Early accounts served mainly to assist the memory of the businessperson, and the audience for the account was the proprietor or record keeper alone. Cruder forms of accounting were inadequate for the problems created by a business entity involving multiple investors, so double-entry bookkeeping first emerged in northern Italy in the fourteenth century, where trading ventures began to require more capital than a single individual was able to invest.
The development of joint stock companies created wider audiences for accounts, as investors without firsthand knowledge of their operations relied on accounts to provide the requisite information. This development resulted in a split of accounting systems for internal (i.e., management accounting) and external (i.e., financial accounting) purposes and, subsequently, also in accounting and disclosure regulations and a growing need for independent attestation of external accounts by auditors.
Today, accounting is called “the language of business” because it is the vehicle for reporting financial information about a business entity to many different groups of people. Accounting that concentrates on reporting to people inside the business entity is called “management accounting” and is used to provide information to employees, managers, owner-managers, and auditors.

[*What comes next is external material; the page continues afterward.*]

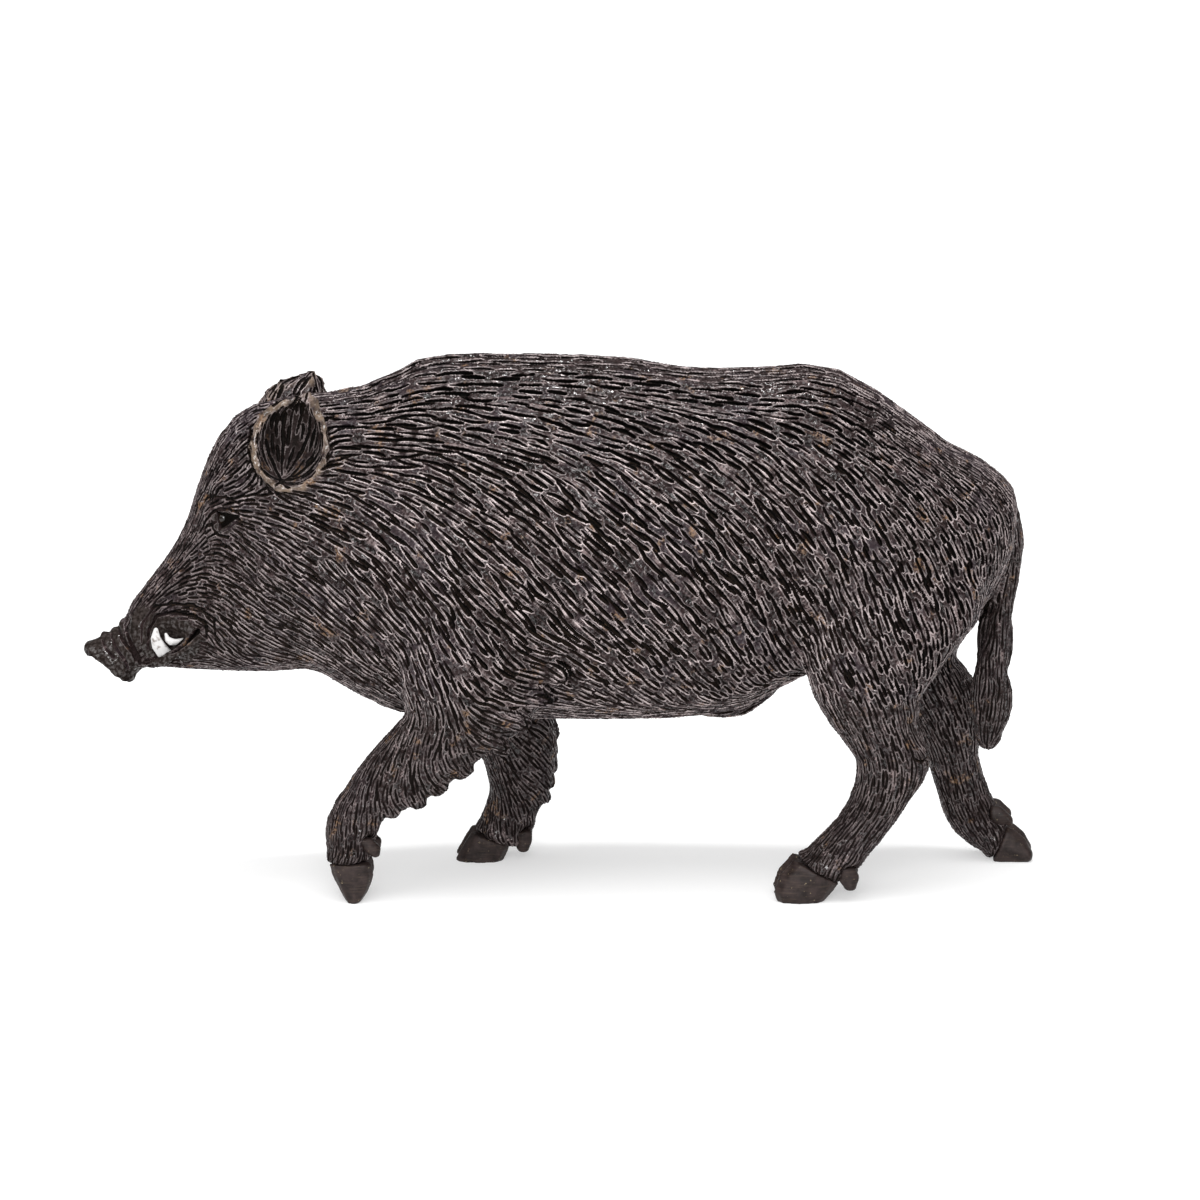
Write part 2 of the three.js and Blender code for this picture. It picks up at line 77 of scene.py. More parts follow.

Management accounting is concerned primarily with providing a basis for making management or operating decisions. Accounting that provides information to people outside the business entity is called “financial accounting” and provides information to present and potential shareholders and creditors, such as banks or vendors, financial analysts, economists, and government agencies. Because these users have different needs, the presentation of financial accounts is very structured and subject to many more rules than management accounting. The body of rules that governs financial accounting in a given jurisdiction is the Generally Accepted Accounting Principles, or GAAP. Other rules include International Financial Reporting Standards, or IFRS, or U.S. GAAP.